Dans le département de la Mayenne, un projet de huit pôles, déjà validé par les collectivités territoriales, est en cours de négociation avec les professionnels de santé libéraux du département. Pour l'un des principaux promoteurs de ce projet, le Dr Luc Duquesnel, les pôles de santé se distinguent des maisons de santé pluridisciplinaires en ce qu'ils s'intègrent dans une dimension territoriale plus globale : un pôle de santé ne se conçoit pas de manière individuelle, mais dans un schéma (territorial, départemental ou régional) de l'organisation des soins primaires. Pour le reste, un pôle de santé présente de nombreuses similitudes avec les maisons de santé pluridisciplinaires, notamment en ce qu'il rassemble comme elles des professionnels médicaux et paramédicaux. Ces structures peuvent bénéficier des mêmes aides que les maisons de santé pluridisciplinaires, mais, dans la pratique, leur dimension territoriale les rend plus attrayants encore aux yeux des mairies, des conseils généraux ou régionaux.
-Les communautés de santé.
C'est le nouveau vocable lancé par le député UMP André Flajolet, chargé par Roselyne Bachelot d'un rapport sur les inégalités d'accès aux soins en France. Par ce terme, il désigne «un lieu de partage de tâches, dans lequel, outre des médecins généralistes et spécialistes, on trouve aussi des paramédicaux, de l'administration, du suivi, de l'HAD et des soins de fin de vie». Pour André Flajolet, il s'agit de «lieux pertinents sur un territoire cohérent, dans lesquels les collectivités locales seront impliquées, tant dans le domaine de la prévention primaire que secondaire ou tertiaire». Le député UMP n'ayant à ce jour rendu qu'un prérapport à la ministre de la Santé, il est trop tôt pour savoir si cette proposition sera retenue, quels en seront les contours précis, et si ces nouvelles formes de regroupement bénéficieront d'aides spécifiques.
Toutes ces différentes structures, à l'exception parfois des cabinets de groupe, ont (ou auront) généralement élaboré un projet médical, préalable au regroupement des professionnels qui y travaillent (ou y travailleront).
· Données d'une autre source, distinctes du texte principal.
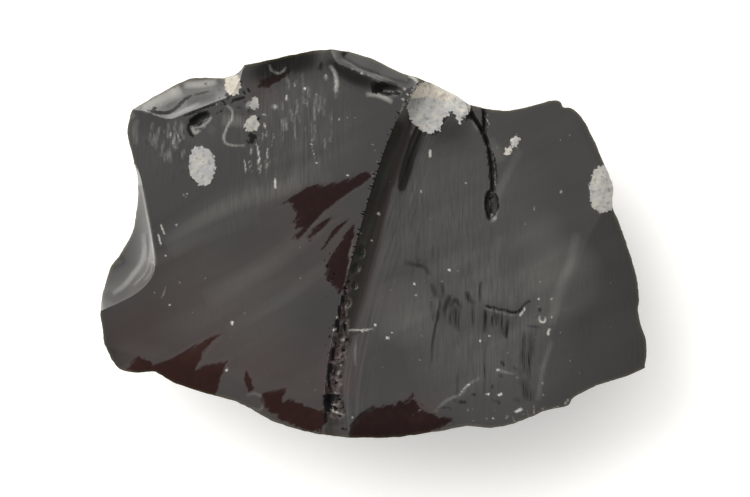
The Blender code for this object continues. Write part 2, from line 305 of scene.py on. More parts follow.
@dataclass(frozen=True)
class Dent:
    """A pit, or a lump where its depth is negative: an ellipse turned from +X."""

    x: float
    y: float
    long: float
    short: float
    turn: float
    depth: float

    def share(self, x: Array, y: Array) -> Array:
        """1 - r^2 inside the ellipse, where r is about 1 at its uneven edge, and 0 outside.

        Args:
            x, y: plan place of each point.

        Returns:
            The share at each point.
        """
        c, s = np.cos(np.radians(self.turn)), np.sin(np.radians(self.turn))
        across = ((x - self.x) * c + (y - self.y) * s) / self.long
        along = ((y - self.y) * c - (x - self.x) * s) / self.short
        return np.clip(1.0 - across ** 2 - along ** 2 - DENT_EDGE.at(x, y), 0.0, 1.0)

    def drop(self, x: Array, y: Array) -> Array:
        """Depth * (1 - r^2)^2 inside the ellipse."""
        return self.depth * self.share(x, y) ** 2


PATH_STEP = 0.25  # spacing of the points on arrises, cracks and outlines
RIM_STEP = 0.05  # the same on the rim
DENT_EDGE = Grain(0.35, 0.9, 61, 2)  # how uneven a dent's edge is
LUMP_CRUMBS = Grain(0.10, 0.6, 41)
FACET_STEP = 0.06  # depth of the step round a maroon facet
FACET_EDGE = (-0.25, 0.25)  # distances from its outline between which it falls
FACET_REACH = 1.2  # over this distance it fades to a third
CRUST_RISE = 0.07
CRUST_EDGE = (-0.1, 0.4)  # distances from a crust's outline between which it rises
CRUST_CRUMBS = Grain(0.10, 0.55, 43)
FACE_WAVES = Grain(0.010, 7.0, 11, 2)

RIM: Points = (
    (-32.3, -12.1), (-30.7, -14.8), (-29.0, -15.4), (-26.2, -15.3), (-26.2, -15.3),
    (-23.7, -16.7), (-19.4, -18.1), (-16.6, -18.8), (-11.3, -21.5), (-5.7, -22.9),
    (2.0, -23.2), (8.0, -22.4), (11.3, -21.8), (14.5, -22.0), (17.7, -21.2), (20.5, -20.0),
    (23.4, -19.3), (23.8, -18.6), (26.8, -17.0), (30.9, -15.7), (32.6, -14.9), (32.6, -14.9),
    (32.8, -12.1), (31.8, -8.5), (31.9, -6.5), (31.4, -3.1), (29.6, 2.2), (28.7, 4.6),
    (28.8, 6.8), (28.0, 9.0), (26.1, 13.3), (25.2, 15.0), (23.8, 16.3), (22.8, 16.5),
    (22.6, 17.0), (22.6, 17.0),
    (22.1, 17.3), (18.1, 16.4), (15.9, 16.0), (13.3, 16.3), (11.7, 16.7), (9.4, 18.1),
    (5.7, 19.7), (3.4, 20.5), (-0.4, 22.3), (-2.3, 22.9), (-4.0, 23.2), (-5.8, 23.2),
    (-10.0, 22.6), (-13.9, 21.7), (-15.5, 21.4), (-15.5, 21.4), (-16.1, 20.7), (-17.9, 20.0),
    (-21.8, 20.0), (-26.3, 17.9), (-28.9, 16.1), (-28.9, 16.1),
    (-29.5, 13.7), (-28.5, 8.8), (-28.3, 6.5), (-29.1, 1.6), (-30.8, -1.3), (-32.0, -3.1),
    (-32.8, -6.7), (-32.3, -12.1),
)
LOWER_LEFT, FOOT, LOWER_RIGHT = (-32.3, -12.1), (-5.7, -22.9), (32.6, -14.9)
UPPER_RIGHT, CREST_TOP, UPPER_LEFT = (25.2, 15.0), (5.7, 19.7), (-28.9, 16.1)

CREST: Points = (
    (-5.7, -22.9), (-5.9, -20.2), (-5.7, -16.0), (-5.1, -12.2), (-3.9, -6.7), (-2.2, -0.4),
    (-0.7, 5.0), (0.5, 8.8), (1.8, 12.5), (3.4, 16.0), (5.7, 19.7),
)

LEFT_SHEET = Sheet(-2.0, 4.0, 17.7, 190.0)
RIGHT_SHEET = Sheet(5.0, -14.0, 15.7, 240.0)

LEFT_SCARS = {
    "left_flank": Scar(
        ((-34.0, -8.6), (-32.0, -7.7), (-30.2, -6.9), (-28.4, -5.9), (-26.9, -4.5),
         (-26.2, -3.0), (-26.5, 0.5), (-27.3, 4.7), (-28.1, 8.6), (-29.6, 11.0)), 13.0, 3.2),
    "upper_left_shelf": Scar(
        ((-28.9, 16.1), (-27.4, 15.9), (-25.6, 15.2), (-24.2, 15.0), (-22.4, 15.7),
         (-19.0, 17.0), (-17.0, 17.9), (-16.0, 19.7), (-15.5, 21.4)), 8.0, 2.6),
    "hump_bevel": Scar(
        ((-5.6, 24.0), (-4.3, 21.7), (-3.2, 21.2), (-1.4, 20.5), (0.7, 19.6),
         (3.1, 18.8), (4.1, 18.6), (6.2, 20.0)), 6.0, 3.2),
    "lower_left_bevel": Scar(
        ((-4.0, -19.2), (-10.0, -18.1), (-13.4, -17.8), (-17.8, -15.7), (-23.2, -14.2),
         (-28.4, -13.4), (-33.2, -12.0)), 1.2, 6.5),
}
RIGHT_SCARS = {
    "right_bevel": Scar(
        ((22.0, 17.9), (24.0, 15.1), (25.1, 13.1), (25.9, 11.1), (28.4, 8.2)), 0.15, 2.4),
    "right_facet": Scar(
        ((29.4, 7.4), (25.5, 0.2), (24.5, -2.6), (21.9, -9.1), (20.7, -13.9),
         (18.9, -21.6)), 1.9, 24.0),
    "lower_right_bevel": Scar(
        ((11.4, -22.6), (7.0, -20.0), (5.1, -18.7), (2.2, -18.8), (-0.4, -19.2),
         (-3.4, -20.8), (-6.6, -21.2)), 1.6, 7.0),
}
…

Pour Luc Duquesnel, un projet médical est «un accord passé entre des professionnels de santé qui souhaitent travailler ensemble, sur l'organisation et le fonctionnement de leur regroupement, ainsi que sur leurs objectifs en termes de soins et de prévention. Ce projet s'articule avec le secteur médico-social du territoire concerné, ainsi qu'avec ses structures hospitalières, qu'il s'agisse d'un hôpital local, d'un centre hospitalier ou d'un centre hospitalier universitaire».
(1) Cet engagement devrait trouver une traduction juridique dans le projet de loi de santé publique sans doute discuté à l'Assemblée à l'automne prochain.